◆ **Object modeling scripts**:

● ● ● ● ● ● ●

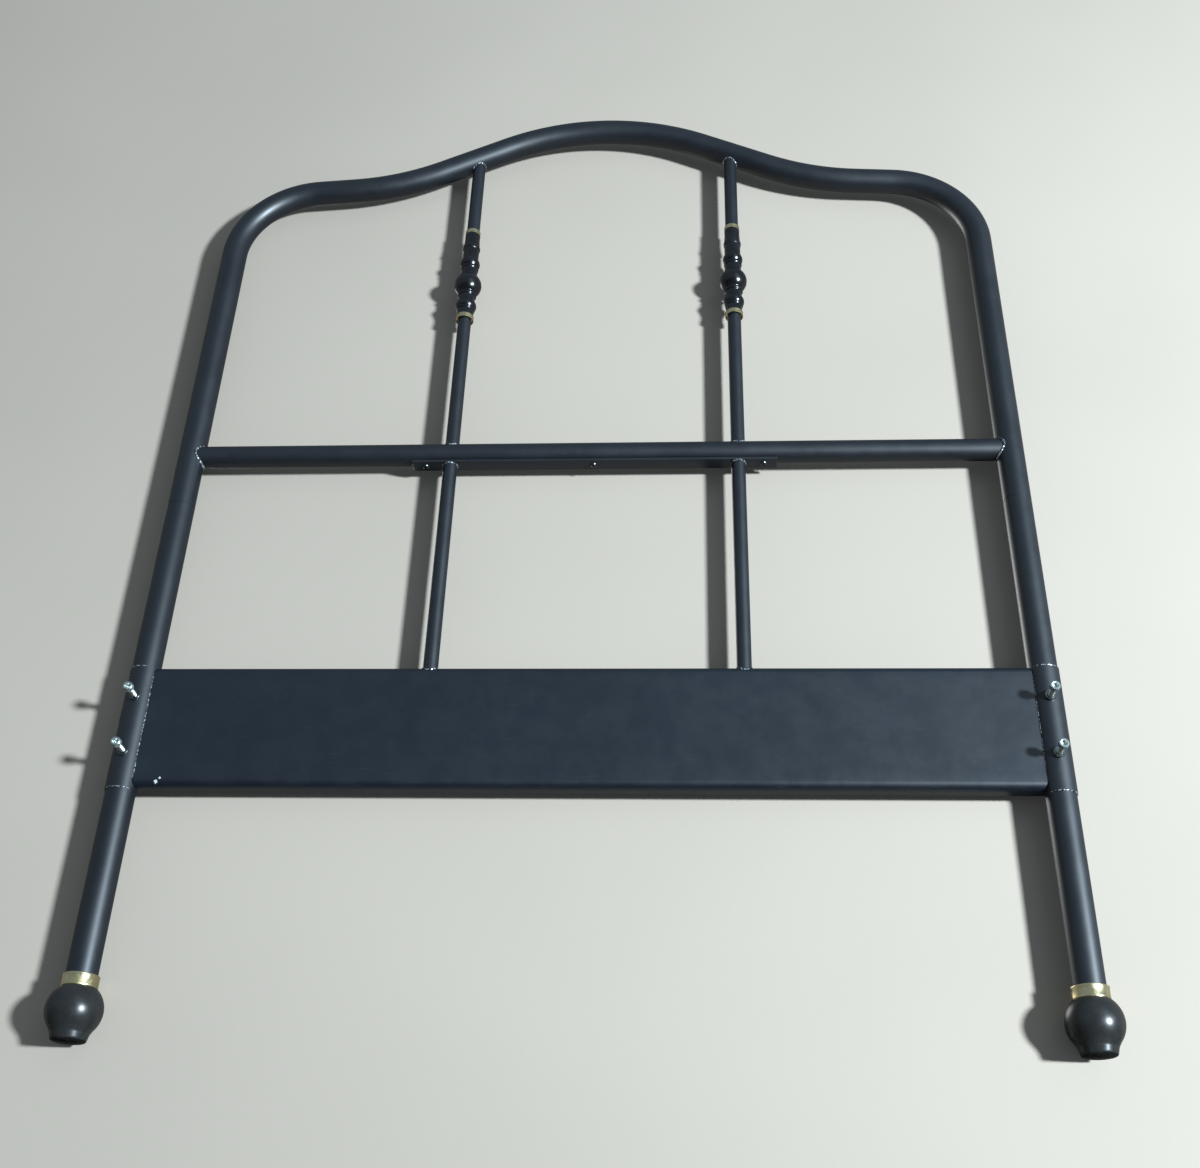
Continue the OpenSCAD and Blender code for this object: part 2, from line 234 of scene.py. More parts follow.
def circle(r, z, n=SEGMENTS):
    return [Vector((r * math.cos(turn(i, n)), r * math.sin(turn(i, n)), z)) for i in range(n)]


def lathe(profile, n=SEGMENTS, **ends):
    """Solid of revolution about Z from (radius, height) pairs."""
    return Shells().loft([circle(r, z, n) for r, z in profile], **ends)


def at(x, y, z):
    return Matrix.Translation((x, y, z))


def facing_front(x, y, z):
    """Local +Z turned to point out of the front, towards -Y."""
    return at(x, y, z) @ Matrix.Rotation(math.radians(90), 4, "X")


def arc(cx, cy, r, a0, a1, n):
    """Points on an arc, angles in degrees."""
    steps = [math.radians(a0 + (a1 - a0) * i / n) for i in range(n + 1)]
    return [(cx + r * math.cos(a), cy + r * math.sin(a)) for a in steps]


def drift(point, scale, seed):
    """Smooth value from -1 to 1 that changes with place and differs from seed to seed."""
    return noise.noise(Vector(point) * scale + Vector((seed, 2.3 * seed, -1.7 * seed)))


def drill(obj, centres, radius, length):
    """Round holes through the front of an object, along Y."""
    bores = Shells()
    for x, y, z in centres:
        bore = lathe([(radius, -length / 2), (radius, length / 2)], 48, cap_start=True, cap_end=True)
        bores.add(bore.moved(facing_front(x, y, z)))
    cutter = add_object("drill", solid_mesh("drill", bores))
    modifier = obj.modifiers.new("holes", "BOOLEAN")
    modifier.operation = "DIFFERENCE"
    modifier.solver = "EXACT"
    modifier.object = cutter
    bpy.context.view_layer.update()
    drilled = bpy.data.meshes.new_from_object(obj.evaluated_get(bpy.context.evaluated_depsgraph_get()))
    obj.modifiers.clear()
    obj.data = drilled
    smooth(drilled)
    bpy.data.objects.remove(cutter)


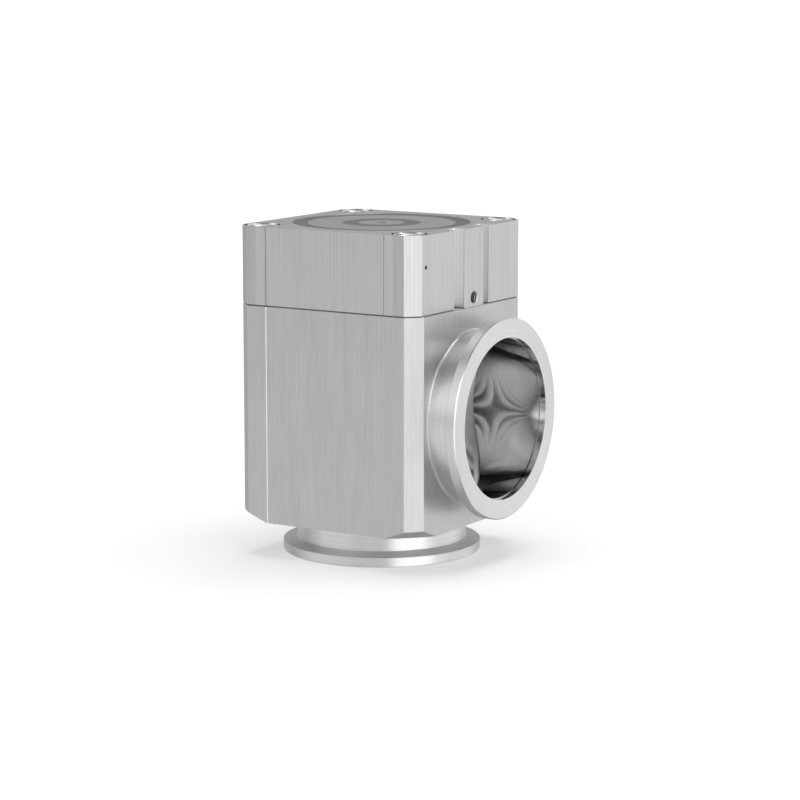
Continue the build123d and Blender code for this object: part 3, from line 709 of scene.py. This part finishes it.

● ● ● ● ● ● ●

Please set down all the data word for word.

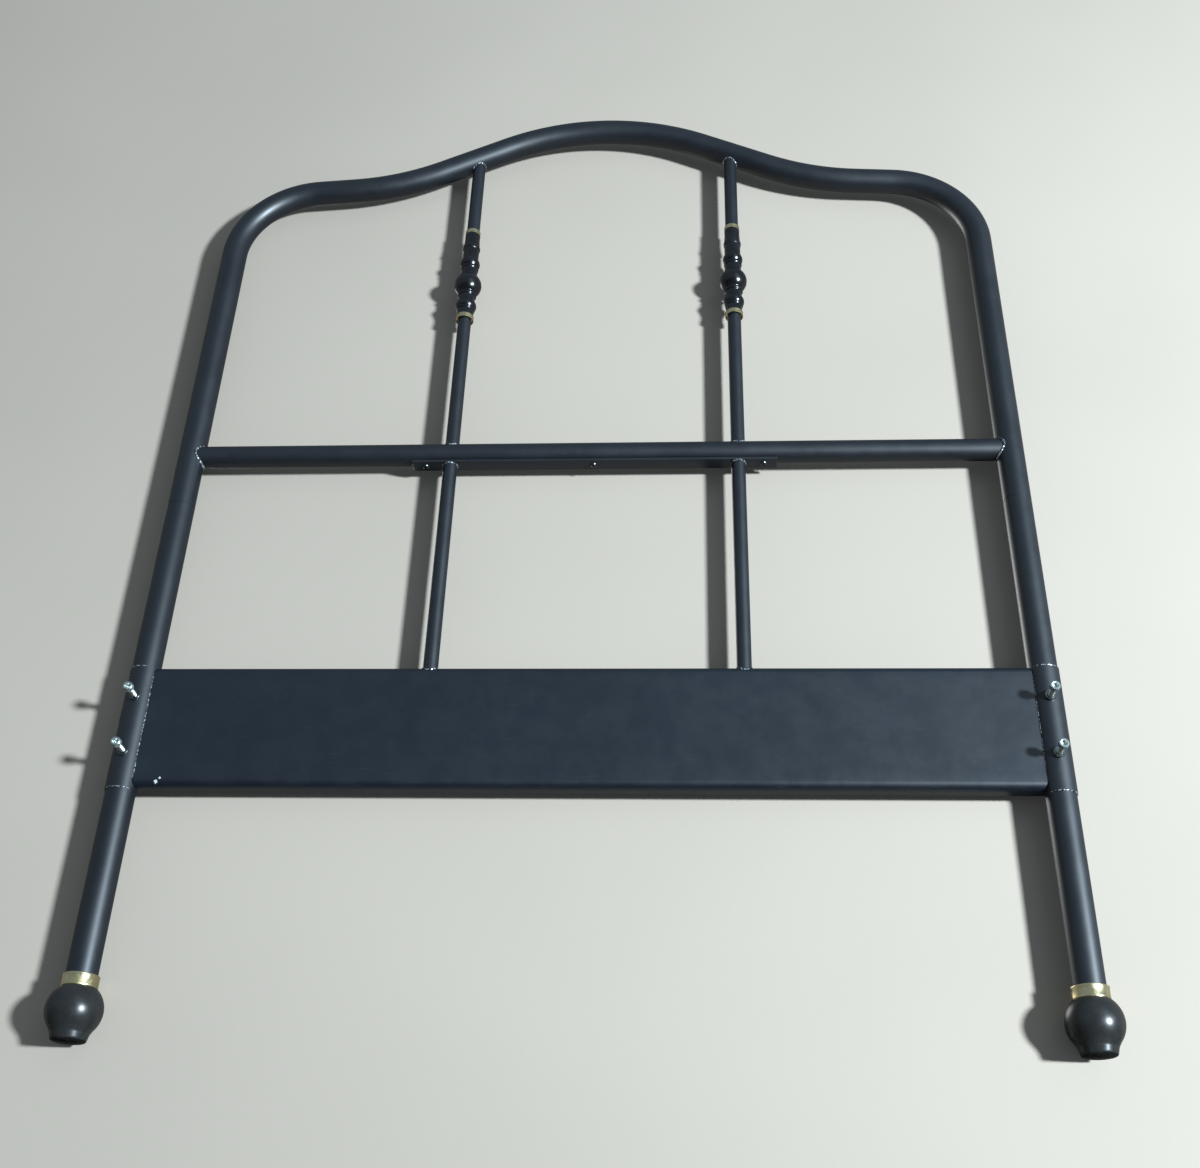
Continue the OpenSCAD and Blender code for this object: part 2, from line 234 of scene.py. More parts follow.
def circle(r, z, n=SEGMENTS):
    return [Vector((r * math.cos(turn(i, n)), r * math.sin(turn(i, n)), z)) for i in range(n)]


def lathe(profile, n=SEGMENTS, **ends):
    """Solid of revolution about Z from (radius, height) pairs."""
    return Shells().loft([circle(r, z, n) for r, z in profile], **ends)


def at(x, y, z):
    return Matrix.Translation((x, y, z))


def facing_front(x, y, z):
    """Local +Z turned to point out of the front, towards -Y."""
    return at(x, y, z) @ Matrix.Rotation(math.radians(90), 4, "X")


def arc(cx, cy, r, a0, a1, n):
    """Points on an arc, angles in degrees."""
    steps = [math.radians(a0 + (a1 - a0) * i / n) for i in range(n + 1)]
    return [(cx + r * math.cos(a), cy + r * math.sin(a)) for a in steps]


def drift(point, scale, seed):
    """Smooth value from -1 to 1 that changes with place and differs from seed to seed."""
    return noise.noise(Vector(point) * scale + Vector((seed, 2.3 * seed, -1.7 * seed)))


def drill(obj, centres, radius, length):
    """Round holes through the front of an object, along Y."""
    bores = Shells()
    for x, y, z in centres:
        bore = lathe([(radius, -length / 2), (radius, length / 2)], 48, cap_start=True, cap_end=True)
        bores.add(bore.moved(facing_front(x, y, z)))
    cutter = add_object("drill", solid_mesh("drill", bores))
    modifier = obj.modifiers.new("holes", "BOOLEAN")
    modifier.operation = "DIFFERENCE"
    modifier.solver = "EXACT"
    modifier.object = cutter
    bpy.context.view_layer.update()
    drilled = bpy.data.meshes.new_from_object(obj.evaluated_get(bpy.context.evaluated_depsgraph_get()))
    obj.modifiers.clear()
    obj.data = drilled
    smooth(drilled)
    bpy.data.objects.remove(cutter)


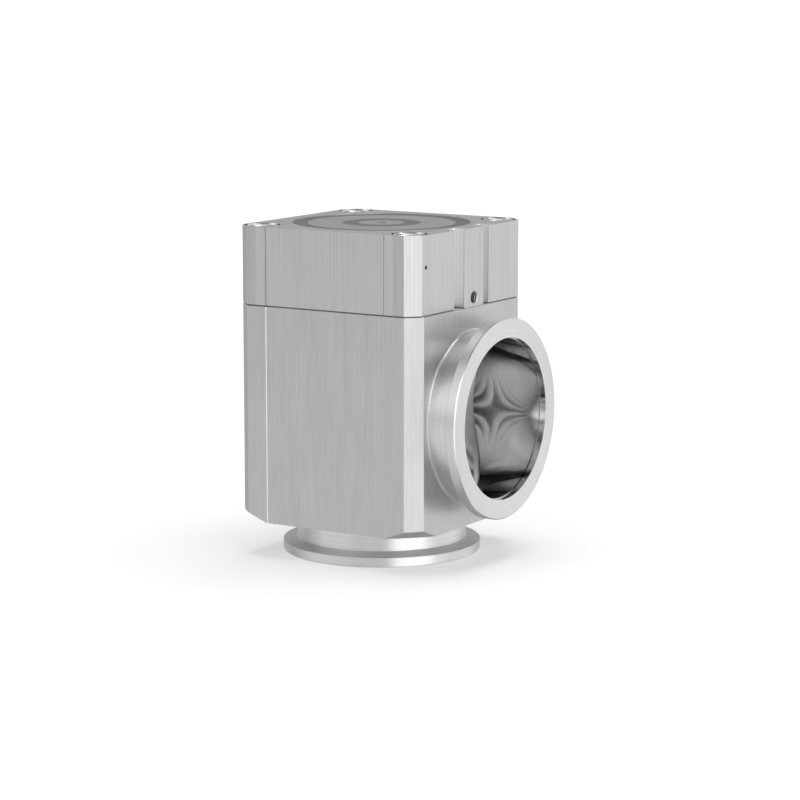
Continue the build123d and Blender code for this object: part 3, from line 709 of scene.py. This part finishes it.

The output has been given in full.